TEST 2: Making Sure The Ignition Coil Is Getting 12 Volts

Making Sure The Ingition Coil Is Getting Power. How To Test The Coil-On-Plug Ignition Coils (2000, 2001, 2002, 2003 3.0L V6 Honda Accord And Odyssey)

OK, so far TEST 1 has confirmed that one or more of the ignition coils are not firing spark.

The next step is to verify that that ignition coil or coils (that did not spark) are receiving 10 to 12 Volts DC.

The wire that delivers this voltage to the ignition coil is the wire labeled with the number 1 in the photo above.

We'll check for the presence of this voltage with a multimeter voltage test.

NOTE: Be careful when probing the front of the female terminal of the ignition coil's connector to avoid damaging it.

OK, let's get started:

  1. 1

    Disconnect the ignition coil from its electrical connector.

  2. 2

    Put the multimeter in VOLTS DC mode.

  3. 3

    Probe the wire labeled with the number 1 with the red multimeter test lead (using an appropriate tool).

  4. 4

    Connect the black multimeter test lead to the battery negative (-) terminal.

  5. 5

    Have your helper turn the key to the ON position.

  6. 6

    You should see 10-12 Volts on your multimeter

    If you're using a 12 Volt test light, the test light should light up.

Let's take a look at what your test results mean:

CASE 1: The multimeter registered 10-12 Volts (or the test light lit up). This is the correct test result and lets you know that the ignition coil is getting power.

The next step is to make sure the ignition coil is getting Ground. Go to: TEST 3: Making Sure The Ignition Coil Is Getting Ground.

CASE 2: The multimeter DID NOT register 10-12 Volts (or the test light DID NOT light up). This tells you that the ignition coil is not getting power and without it, the ignition coil will not spark.

This test result eliminates the COP ignition coil itself as bad and as the source of the misfire condition.

Since the power circuit is shared by all of the COP ignition coils, the most likely cause of this missing voltage is a bad ignition coil connector or an open-circuit problem in the wire between the connector and the engine wiring harness.

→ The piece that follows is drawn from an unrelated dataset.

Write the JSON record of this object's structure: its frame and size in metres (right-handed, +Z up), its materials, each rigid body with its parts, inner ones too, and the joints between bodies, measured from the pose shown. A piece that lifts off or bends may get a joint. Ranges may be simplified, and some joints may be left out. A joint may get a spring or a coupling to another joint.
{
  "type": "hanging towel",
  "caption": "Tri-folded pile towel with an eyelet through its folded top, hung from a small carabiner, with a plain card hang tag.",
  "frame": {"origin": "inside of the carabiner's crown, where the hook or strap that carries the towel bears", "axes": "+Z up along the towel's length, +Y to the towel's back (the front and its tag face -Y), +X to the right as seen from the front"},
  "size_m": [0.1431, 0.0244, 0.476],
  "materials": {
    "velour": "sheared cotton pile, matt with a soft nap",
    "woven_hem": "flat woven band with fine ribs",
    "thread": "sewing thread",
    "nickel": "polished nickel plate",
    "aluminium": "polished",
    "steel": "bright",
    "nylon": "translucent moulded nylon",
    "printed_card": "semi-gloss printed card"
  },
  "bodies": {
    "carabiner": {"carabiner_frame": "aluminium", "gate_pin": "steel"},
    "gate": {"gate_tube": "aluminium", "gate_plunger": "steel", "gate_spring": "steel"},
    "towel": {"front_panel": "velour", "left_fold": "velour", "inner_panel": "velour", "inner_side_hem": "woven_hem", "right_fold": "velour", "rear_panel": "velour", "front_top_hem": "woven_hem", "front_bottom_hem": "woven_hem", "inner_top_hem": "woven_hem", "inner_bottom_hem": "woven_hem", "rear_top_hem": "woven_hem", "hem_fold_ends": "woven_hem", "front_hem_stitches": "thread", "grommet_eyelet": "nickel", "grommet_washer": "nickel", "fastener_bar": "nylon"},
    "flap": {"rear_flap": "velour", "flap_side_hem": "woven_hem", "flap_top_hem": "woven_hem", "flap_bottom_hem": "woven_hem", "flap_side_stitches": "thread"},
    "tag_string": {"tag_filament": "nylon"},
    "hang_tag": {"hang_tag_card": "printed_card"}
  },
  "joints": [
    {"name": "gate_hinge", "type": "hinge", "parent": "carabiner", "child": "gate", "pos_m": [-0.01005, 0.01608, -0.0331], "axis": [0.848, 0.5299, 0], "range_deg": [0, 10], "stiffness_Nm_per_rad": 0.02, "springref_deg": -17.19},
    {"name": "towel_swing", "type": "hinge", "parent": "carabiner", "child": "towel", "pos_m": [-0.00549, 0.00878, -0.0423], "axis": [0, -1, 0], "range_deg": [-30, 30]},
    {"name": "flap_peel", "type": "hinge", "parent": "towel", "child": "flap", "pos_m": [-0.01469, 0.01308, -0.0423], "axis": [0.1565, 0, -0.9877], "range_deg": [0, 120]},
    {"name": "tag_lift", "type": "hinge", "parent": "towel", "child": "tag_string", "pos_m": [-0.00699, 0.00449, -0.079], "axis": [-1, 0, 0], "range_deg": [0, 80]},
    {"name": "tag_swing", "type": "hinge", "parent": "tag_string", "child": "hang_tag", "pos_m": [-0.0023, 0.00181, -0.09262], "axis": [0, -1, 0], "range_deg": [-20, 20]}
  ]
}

TEST 3: Making Sure The Ignition Coil Is Getting Ground

Making Sure The Ingition Coil Is Getting Ground. How To Test The Coil-On-Plug Ignition Coils (2000, 2001, 2002, 2003 3.0L V6 Honda Accord And Odyssey)

OK, you're here because in TEST 2 your multimeter (or test light) confirms that the ignition coil is getting 10 to 12 Volts DC.

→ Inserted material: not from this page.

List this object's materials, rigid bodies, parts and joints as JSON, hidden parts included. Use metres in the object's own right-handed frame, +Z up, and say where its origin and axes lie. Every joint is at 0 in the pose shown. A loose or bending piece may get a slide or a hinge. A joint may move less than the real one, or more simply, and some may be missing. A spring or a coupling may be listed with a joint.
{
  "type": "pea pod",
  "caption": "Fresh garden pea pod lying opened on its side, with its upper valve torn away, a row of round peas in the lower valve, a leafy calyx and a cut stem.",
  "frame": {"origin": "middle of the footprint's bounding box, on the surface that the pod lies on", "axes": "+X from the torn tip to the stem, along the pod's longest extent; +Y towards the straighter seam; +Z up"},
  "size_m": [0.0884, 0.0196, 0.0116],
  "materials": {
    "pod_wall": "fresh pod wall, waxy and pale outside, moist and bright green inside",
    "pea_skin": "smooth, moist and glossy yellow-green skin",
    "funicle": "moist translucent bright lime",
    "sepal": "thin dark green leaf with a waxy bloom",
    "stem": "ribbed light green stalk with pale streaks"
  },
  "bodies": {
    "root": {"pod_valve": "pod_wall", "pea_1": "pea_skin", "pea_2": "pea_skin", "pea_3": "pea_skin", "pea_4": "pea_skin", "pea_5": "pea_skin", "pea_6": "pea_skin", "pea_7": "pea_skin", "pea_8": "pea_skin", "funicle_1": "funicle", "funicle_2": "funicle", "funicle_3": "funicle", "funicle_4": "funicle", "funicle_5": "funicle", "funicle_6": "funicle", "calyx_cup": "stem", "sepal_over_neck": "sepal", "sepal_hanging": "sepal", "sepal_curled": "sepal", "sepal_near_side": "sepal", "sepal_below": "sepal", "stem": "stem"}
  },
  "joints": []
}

The next step is to verify that that ignition coil is getting Ground.

The wire that delivers Ground to the ignition coil is the wire labeled with the number 2 in the photo above.

We'll check for the presence of this Ground by doing a multimeter voltage test.

NOTE: Be careful when probing the front of the female terminal of the ignition coil's connector to avoid damaging it.

These are the test steps:

  1. 1

    Disconnect the ignition coil from its electrical connector.

  2. 2

    Put the multimeter in VOLTS DC mode.

  3. 3

    Probe the wire labeled with the number 2 with the black multimeter test lead (using an appropriate tool).

  4. 4

    Connect the red multimeter test lead to the battery positive (+) terminal.

  5. 5

    Have your helper turn the key to the ON position.

  6. 6

    You should see 10-12 Volts on your multimeter

    If you're using a 12 Volt test light, the test light should light up.

Let's examine your test result:

CASE 1: The multimeter registered 10-12 Volts (or the test light lit up). This is the correct test result and confirms that the ignition coil is getting Ground.

The next step is to verify that the ignition coil is receiving a Triggering signal, go to: TEST 4: Testing For The Presence Of The Triggering Signal.

CASE 2: The multimeter DID NOT register 10-12 Volts (or the test light DID NOT light up). This test results tells you that the ignition coil is not getting Ground and without it, the ignition coil will not spark.

This test result eliminates the COP ignition coil itself as bad and as the source of the misfire condition.

Since the Ground circuit is shared by all of the COP ignition coils, the most likely cause of this Ground is a bad ignition coil connector or an open-circuit problem in the wire between the connector and the engine wiring harness.